This is the one that gets people every time.
I say it and I watch the face change. The eyebrows go up. The head tilts a little. Really?
Yes, really. Sugar is a wet ingredient. And once you understand why, the way you think about baking cookies will never be the same.
It looks dry. It isn't.
I know. Sugar pours like sand. It feels dry in your hand. You'd sort out a bag of flour and a bag of sugar and instinctively put them in the same category.
But here's what actually happens the moment those cookies hit the oven: the sugar melts. Around 320°F, it liquefies. It stops being a solid and starts behaving like a liquid — spreading, flowing, caramelizing. It's happening inside your cookie while it bakes.
So if sugar becomes a liquid during baking, doesn't it make sense to treat it like a liquid from the beginning?
That's exactly the logic. Sugar belongs with the butter and the eggs — not with the flour and the baking powder.
What happens when you do it right
When you cream butter and sugar together before anything else, the sugar crystals cut into the fat molecules in the butter, creating thousands of tiny air pockets throughout the mixture. Those air pockets are what give a cookie its lift.
As the cookie bakes, those pockets expand from the heat. The sugar melts around them. The butter carries flavor into every corner of the dough. By the time it comes out of the oven, you have a cookie with structure, with a little height, with a texture that has some give to it — instead of a flat, dense disc.
If you mix sugar in with the dry ingredients and dump it all in at once, you skip the creaming step. You lose the air pockets. You lose the lift. The cookie bakes flat instead of tender.
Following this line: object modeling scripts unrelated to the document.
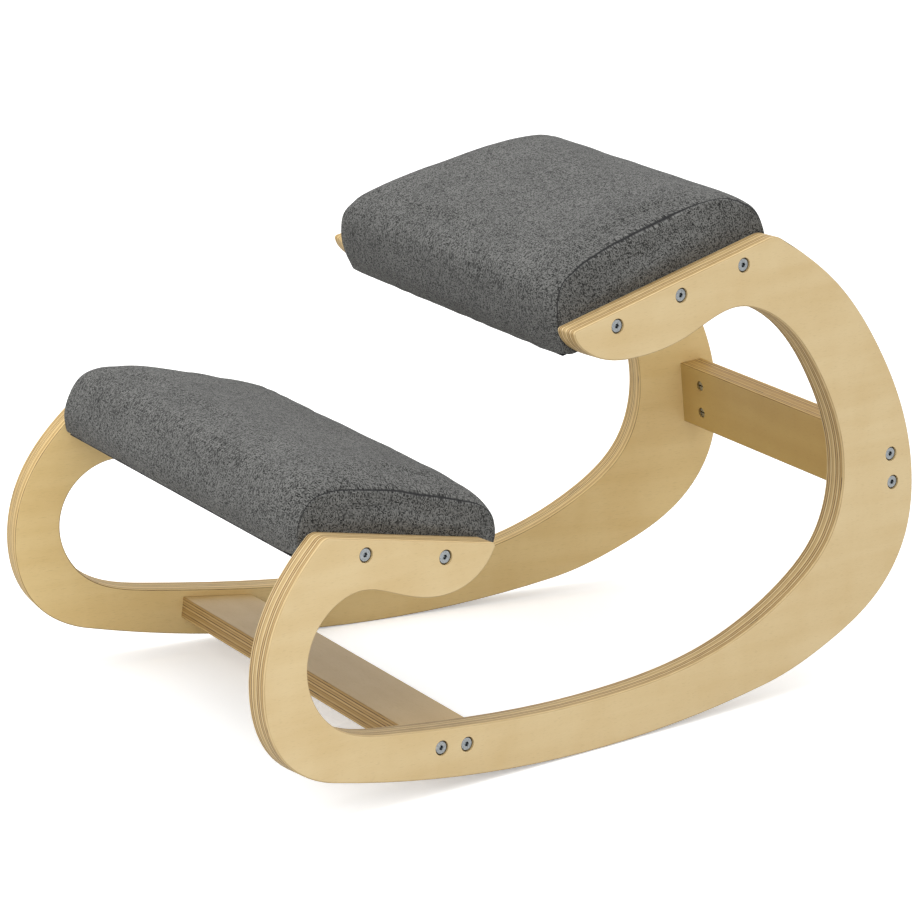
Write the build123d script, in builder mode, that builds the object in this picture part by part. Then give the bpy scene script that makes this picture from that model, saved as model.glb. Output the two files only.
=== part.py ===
from build123d import *
import os
from math import cos, radians, sin, sqrt

# Kneeling chair on two curved plywood rockers, with a padded seat and a padded
# knee rest held between the side frames.
# X is width (right side +X), +Y points to the back of the chair, +Z is up.
# The origin lies on the floor, midway between the side frames.

# ---- side frames, mm and degrees ----
ply = 24.0  # thickness of a side frame
half_width = 214.5  # centre line to the outer face of a side frame, at the origin
toe_angle = 6.3  # each side frame turns inward towards the back
lean_angle = 1.2  # each side frame leans inward towards the top
edge_round = 1.5  # eased edges
rocker_radius = 1200.0
rocker_centre = -8.0  # lowest point, measured along the frame
rocker_front_end = -301.0
rocker_rear_end = 190.0

# ---- seat and knee rails: slope and bolt row, as Y and Z of its middle ----
seat_slope = 12.5  # rises to the back
seat_bolt_centre = (84.3, 401.2)
seat_bolt_pitch = 75.0
knee_slope = -12.5  # falls to the back
knee_bolt_centre = (-219.9, 222.0)
knee_bolt_pitch = 86.0
bolt_below_edge = 13.0  # bolt row below the top edge of both rails

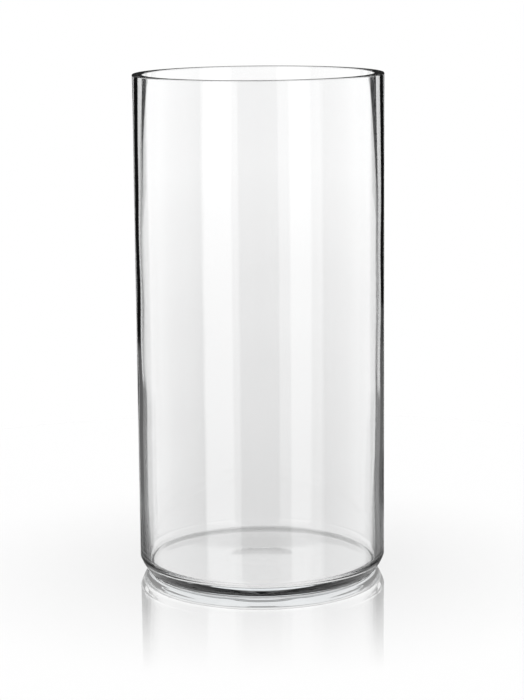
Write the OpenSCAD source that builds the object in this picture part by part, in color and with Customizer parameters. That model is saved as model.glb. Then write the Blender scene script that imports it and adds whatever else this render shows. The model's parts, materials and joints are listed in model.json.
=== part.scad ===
// Glass cylinder vase for cut flowers: a straight blown cylinder with a cut, polished rim and a heavy
// base that is pushed up in the middle, so that it stands on a narrow ring.
// The glass is one continuous piece with no joint or seam, so the model is one solid: a half section
// turned about +Z. Millimetres; the origin is on the table, at the centre of the base.

/* [Overall] */
// Outside diameter of the straight wall
vase_d = 150; // [100:1:200]
// Height from the table to the cut rim
vase_h = 302; // [200:1:420]

/* [Wall] */
// Glass thickness at the cut rim
rim_wall = 6.2; // [4:0.1:8]
// Glass thickness where the wall is thinnest
waist_wall = 3.4; // [2.5:0.1:6]
// Glass thickness just above the inside corner
foot_wall = 4.8; // [3:0.1:8]
// Depth of the thinnest glass below the rim
waist_drop = 117; // [60:1:150]
// Power of the thinning from the rim down to the thinnest glass
thin_below_rim = 2.3; // [1.5:0.1:4]
// Power of the thinning from the inside corner up to the thinnest glass
thin_above_foot = 1.7; // [1.5:0.1:4]

/* [Rim] */
// Straight, round length of the mouth, from the arris down
lip_land = 3; // [1:0.5:20]
// Radius of the polished arris on both edges of the rim
rim_arris = 0.7; // [0.3:0.1:1.5]

/* [Base] */
// Glass thickness over the standing ring
base_t = 8.6; // [5:0.1:12]
// Width of the inside corner's curve between the wall and the floor
corner_w = 3.5; // [2:0.5:12]
// Height of the inside corner's curve above the floor
corner_h = 5; // [2:0.5:15]
// Height that the floor is raised in the middle
floor_rise = 0.6; // [0:0.1:3]
// Distance from the wall's face in to the standing ring
heel_inset = 4.6; // [2:0.1:8]
// Height of the heel's taper above the table
heel_h = 10; // [5:0.5:25]
// Roundness of the heel: 1 is a straight taper, 2 a quarter of an ellipse
heel_power = 1.2; // [1.1:0.1:2]
// Width of the flat standing ring
ring_w = 3.2; // [1.5:0.1:8]
// Height that the underside is pushed up in the middle
punt_h = 0.8; // [0.4:0.1:4]
// Radius of the ground and polished pontil mark
pontil_r = 20; // [8:0.5:25]
// Depth of the pontil mark
pontil_depth = 0.2; // [0.1:0.1:1]

/* [Hidden] */
$fn = 96;

vase_r = vase_d / 2;
mouth_r = vase_r - rim_wall;
land_top = vase_h - rim_arris;
land_z = land_top - lip_land;
waist_z = vase_h - waist_drop;

// Where the standing ring begins and ends
ring_out = vase_r - heel_inset;
ring_in = ring_out - ring_w;

// Where the inside corner meets the wall and the floor
corner_z = base_t + corner_h;
floor_r = vase_r - foot_wall - corner_w;

// Steps along each curve of the section
wall_steps = 12;
corner_steps = 8;
heel_steps = 10;
arris_steps = 3;
base_steps = 8;

// A smooth crown: 1 on the axis, 0 with no slope at radius edge and beyond
function crown(r, edge) = r < edge ? pow(1 - pow(r / edge, 2), 2) : 0;

// A quarter of an ellipse about [cx, cz], from angle a0 to a1
function arc(cx, cz, rx, rz, a0, a1, steps) =
    [for (i = [0 : steps]) let (a = a0 + (a1 - a0) * i / steps) [cx + rx * cos(a), cz + rz * sin(a)]];

// Glass thickness of the wall at height z, between the inside corner and the land
function wall_at(z) =
    z > waist_z
        ? waist_wall + (rim_wall - waist_wall) * pow((z - waist_z) / (land_z - waist_z), thin_below_rim)
        : waist_wall + (foot_wall - waist_wall) * pow((waist_z - z) / (waist_z - corner_z), thin_above_foot);

// Height of the underside: the push-up, with the pontil mark ground into its middle
function underside_z(r) =
    punt_h * crown(r, ring_in) + pontil_depth * max(0, 1 - pow(r / pontil_r, 2));

// The underside from the axis out to the standing ring
function underside() = concat(
    [for (i = [0 : base_steps - 1]) let (r = pontil_r * i / base_steps) [r, underside_z(r)]],
    [for (i = [0 : base_steps])
        let (r = pontil_r + (ring_in - pontil_r) * i / base_steps) [r, underside_z(r)]]);

// The heel, from the standing ring up to the straight wall: a taper, rounded at both its ends
function heel() =
    [for (i = [0 : heel_steps])
        let (u = 1 - cos(90 * i / heel_steps), x = pow(1 - pow(1 - u, heel_power), 1 / heel_power))
            [ring_out + heel_inset * x, heel_h * u]];

// The cut rim: an arris outside, the flat, and an arris inside
function rim() = concat(
    arc(vase_r - rim_arris, land_top, rim_arris, rim_arris, 0, 90, arris_steps),
    arc(mouth_r + rim_arris, land_top, rim_arris, rim_arris, 90, 180, arris_steps));

// The inside of the wall from the land down to the corner
function inner_wall() = concat(
    [for (i = [0 : wall_steps - 1])
        let (z = land_z + (waist_z - land_z) * i / wall_steps) [vase_r - wall_at(z), z]],
    [for (i = [0 : wall_steps - 1])
        let (z = waist_z + (corner_z - waist_z) * i / wall_steps) [vase_r - wall_at(z), z]]);

// The inside corner, from the wall down to the floor
function corner() = arc(floor_r, corner_z, corner_w, corner_h, 0, -90, corner_steps);

// The floor from the corner in to the axis
function floor_line() =
    [for (i = [1 : base_steps])
        let (r = floor_r * (1 - i / base_steps)) [r, base_t + floor_rise * crown(r, floor_r)]];

// The glass: base, heel, wall and rim in one piece
module vase_body() {
    color([0.86, 0.92, 0.93, 0.35])
        rotate_extrude()
            polygon(concat(underside(), heel(), rim(), inner_wall(), corner(), floor_line()));
}

vase_body();
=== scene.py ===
"""The glass cylinder vase: a blown cylinder of clear glass on a white, glossy table.

Metres, in the frame's own axes: +Z is up, the origin is on the table at the centre of the base.
"""
import json
import math

import bpy
from mathutils import Matrix, Vector


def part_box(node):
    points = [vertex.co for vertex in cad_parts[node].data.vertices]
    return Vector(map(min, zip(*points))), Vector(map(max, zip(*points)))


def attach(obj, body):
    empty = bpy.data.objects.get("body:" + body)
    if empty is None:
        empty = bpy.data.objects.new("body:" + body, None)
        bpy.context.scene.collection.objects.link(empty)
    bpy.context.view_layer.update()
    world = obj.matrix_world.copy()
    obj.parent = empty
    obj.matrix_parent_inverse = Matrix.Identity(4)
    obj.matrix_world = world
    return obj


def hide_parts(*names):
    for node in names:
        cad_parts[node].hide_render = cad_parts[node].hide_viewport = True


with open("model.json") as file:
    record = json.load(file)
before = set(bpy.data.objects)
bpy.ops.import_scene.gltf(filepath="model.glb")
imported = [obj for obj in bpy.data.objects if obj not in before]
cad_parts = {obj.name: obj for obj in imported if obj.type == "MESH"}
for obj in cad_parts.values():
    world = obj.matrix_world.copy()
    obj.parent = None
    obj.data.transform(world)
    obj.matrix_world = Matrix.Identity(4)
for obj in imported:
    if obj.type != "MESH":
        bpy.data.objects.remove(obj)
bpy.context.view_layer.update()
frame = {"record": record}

MM = 0.001

# ---------------------------------------------------------------- sizes from the frame
low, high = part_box("vase_body")
VASE_R = (high[0] - low[0]) / 2
VASE_H = high[2]
MOUTH_R = next(m for m in frame["record"]["mounts"] if m["name"] == "mouth")["dims"]["r_mm"] * MM

# ---------------------------------------------------------------- the glass section
# As in the CAD, but for a heel that runs in 1.6 mm further and a base that is 1.6 mm thinner
RIM_ARRIS = 0.7 * MM
WAIST_WALL = 3.4 * MM
FOOT_WALL = 4.8 * MM
WAIST_DROP = 117 * MM
THIN_BELOW_RIM = 2.3        # powers of the wall's thinning, above the waist and below it
THIN_ABOVE_FOOT = 1.7
LIP_LAND = 3 * MM
BASE_T = 7 * MM
CORNER_W = 3.5 * MM
CORNER_H = 5 * MM
FLOOR_RISE = 0.6 * MM
HEEL_INSET = 6.2 * MM
HEEL_H = 10 * MM
HEEL_POWER = 1.3            # 1 is a straight taper, 2 a quarter of an ellipse
RING_W = 3.2 * MM
PUNT_H = 0.8 * MM
PONTIL_R = 20 * MM
PONTIL_DEPTH = 0.2 * MM

# What the blowing leaves, in the visual mesh alone
SKIN = 0.05 * MM            # the outside and the rim stay this far inside the CAD wall
RIPPLE = 0.10 * MM          # depth of the outside's slow waves, all of it inwards
LEAN = 0.05 * MM            # the wall is this much thicker on one side at mid height
BULGE = 0.25 * MM           # and this much on the other side near the foot
SWAY = 0.06 * MM            # depth of the inside's slow waves
FADE = 25 * MM              # the outside's waves fade out over this length at both ends

TURN_STEPS = 288


def ease(u):
    """0 to 1 with no slope at either end."""
    u = min(max(u, 0.0), 1.0)
    return u * u * (3 - 2 * u)


def crown(r, edge):
    """1 on the axis, 0 with no slope at radius edge and beyond."""
    return (1 - (r / edge) ** 2) ** 2 if r < edge else 0.0


def arc(cr, cz, rr, rz, a0, a1, steps):
    """A quarter of an ellipse, in degrees from a0 to a1."""
    turn = [math.radians(a0 + (a1 - a0) * i / steps) for i in range(steps + 1)]
    return [(cr + rr * math.cos(a), cz + rz * math.sin(a)) for a in turn]


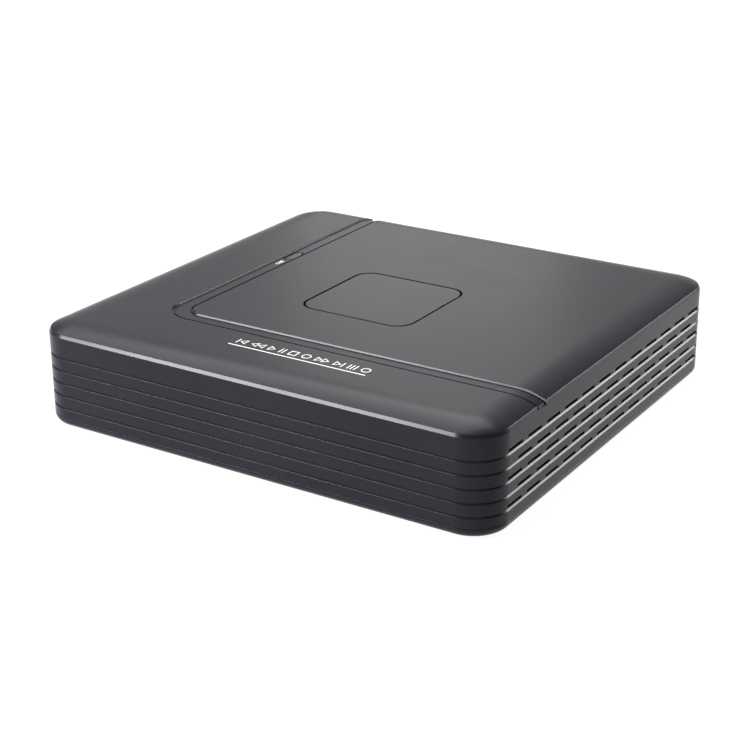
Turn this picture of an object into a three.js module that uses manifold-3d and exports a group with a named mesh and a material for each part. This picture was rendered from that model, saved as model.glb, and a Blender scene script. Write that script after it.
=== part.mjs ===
// A four-channel video recorder: a moulded case in two halves with grooved walls and a crowned,
// channelled top, a steel rear panel, a main board with its sockets, and a 3.5 inch disk drive.
// Millimetres, +Z up, +Y to the rear, +X to the right of someone facing the front.
// Every piece is laid out from the middle of the case's underside. The whole group is then moved
// so that the origin is on the table, under the middle of the object with its rear jacks.
import * as THREE from "three";
import { mergeVertices } from "three/addons/utils/BufferGeometryUtils.js";
import Module from "manifold-3d";

const wasm = await Module();
wasm.setup();

// ---- Driving dimensions ----------------------------------------------------------------------

const gap = 0.3; // air left between two pieces that touch

// The case
const caseWidth = 205;
const caseDepth = 194;
const cornerRadius = 14.4; // of the walls, in plan
const sharpestCorner = 0.3; // in plan, where the crown's rings have shrunk to the corner radius
const corners = [
  [-1, -1],
  [1, -1],
  [-1, 1],
  [1, 1],
];
const cornerSteps = 3; // half the facets of a rounded corner
const wall = 2.2;
const seam = 3.7; // height of the parting line between tray and cover
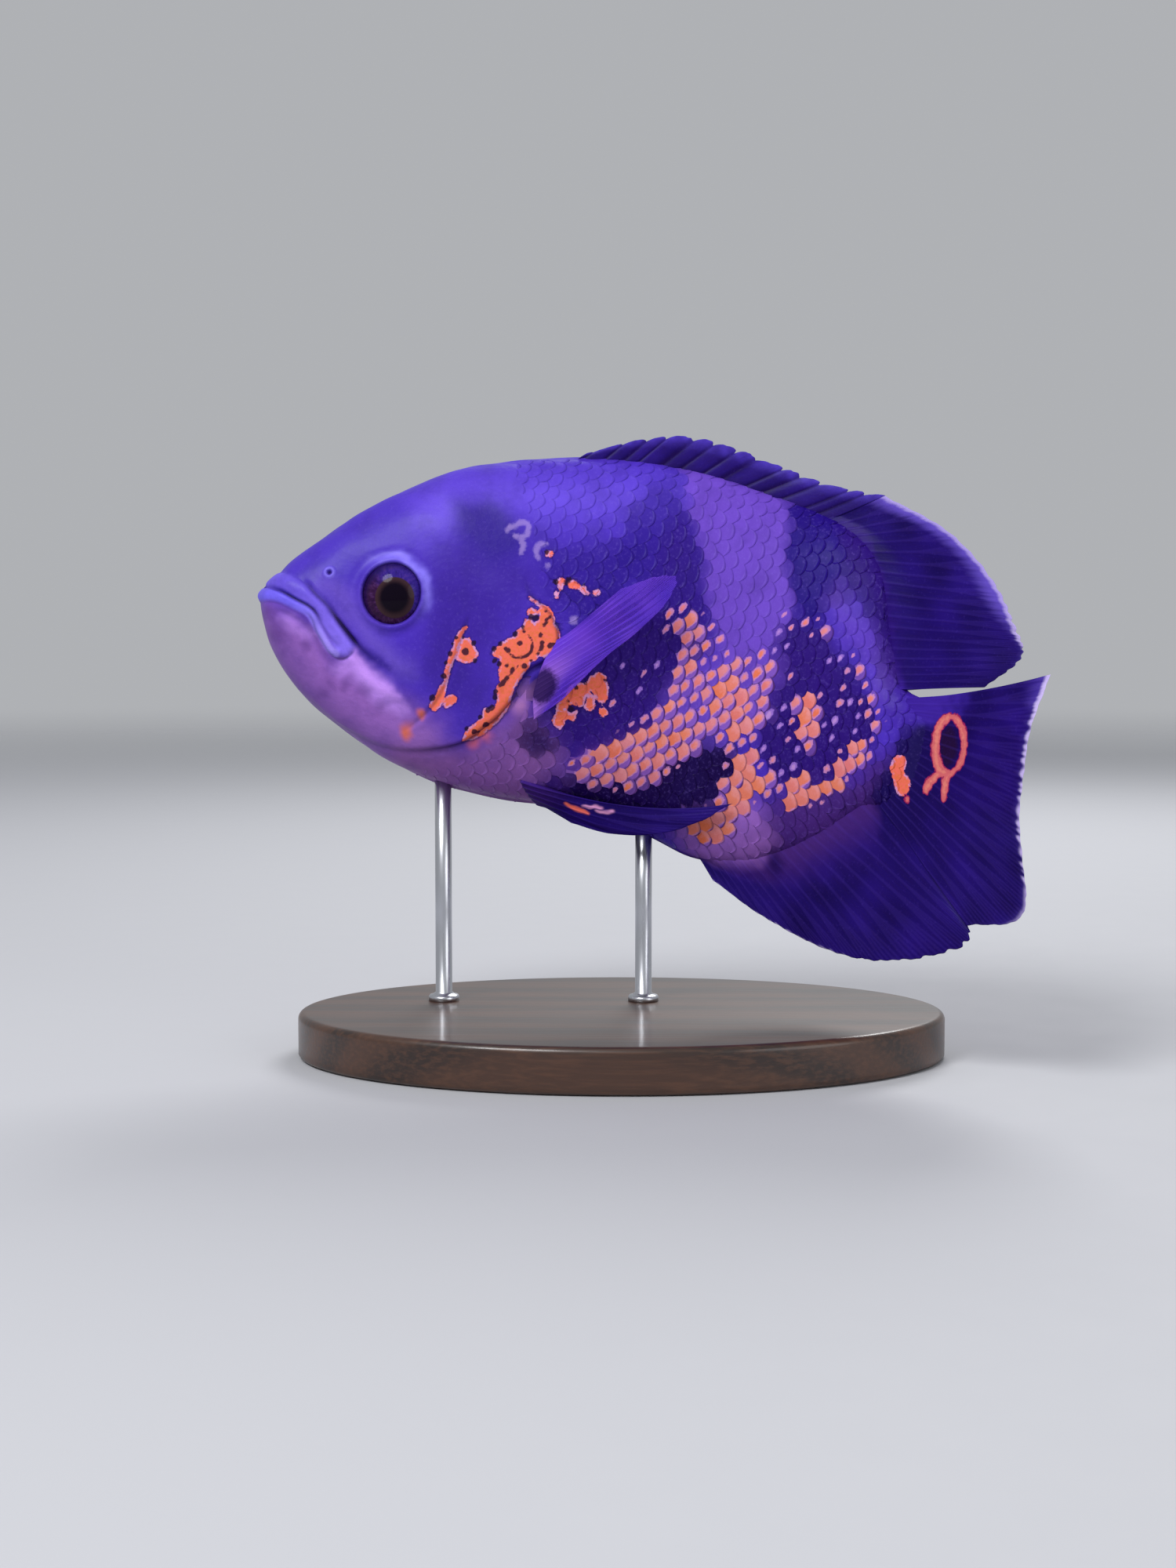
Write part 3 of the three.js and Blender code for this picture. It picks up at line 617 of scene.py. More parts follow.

The science (the simple version)
Sugar is hygroscopic — it attracts and holds moisture. In a cookie, that's part of why they stay soft longer than other baked goods. The sugar is actively pulling moisture from the air and keeping it in the cookie.
Sugar also drives the browning on the edge of a well-baked cookie. It caramelizes. It deepens. It does things flour and baking powder can't do on their own.
All of that works right when the sugar is where it belongs: creamed with the fat, fully integrated before the flour shows up.
This is why grandma creamed the butter and sugar first
Think about every old-school recipe you've ever seen. Step one: cream together the butter and sugar. Older bakers knew this before they could explain the chemistry. They knew the texture was better. The cookie was better.
Somewhere along the way, as recipes got simplified for speed, the "combine all ingredients" shortcut crept in. The cookies got worse — not dramatically, just subtly, consistently worse.
We go back to the original way. Cream the butter and sugar together first. Get it smooth and light before anything else touches it. It takes maybe two extra minutes. The cookie on the other side is worth it.
A practical note
When you're creaming butter and sugar, the butter should be at room temperature — soft but not melted. Cold butter won't cream properly. Melted butter incorporates differently and skips the air-pocket step entirely (sometimes intentional in certain recipes, but not ours).
Room temperature butter plus granulated sugar plus a couple of minutes of mixing — that's the foundation. From there, add the eggs, mix until smooth, and you have your wet base. Everything else builds on top of it.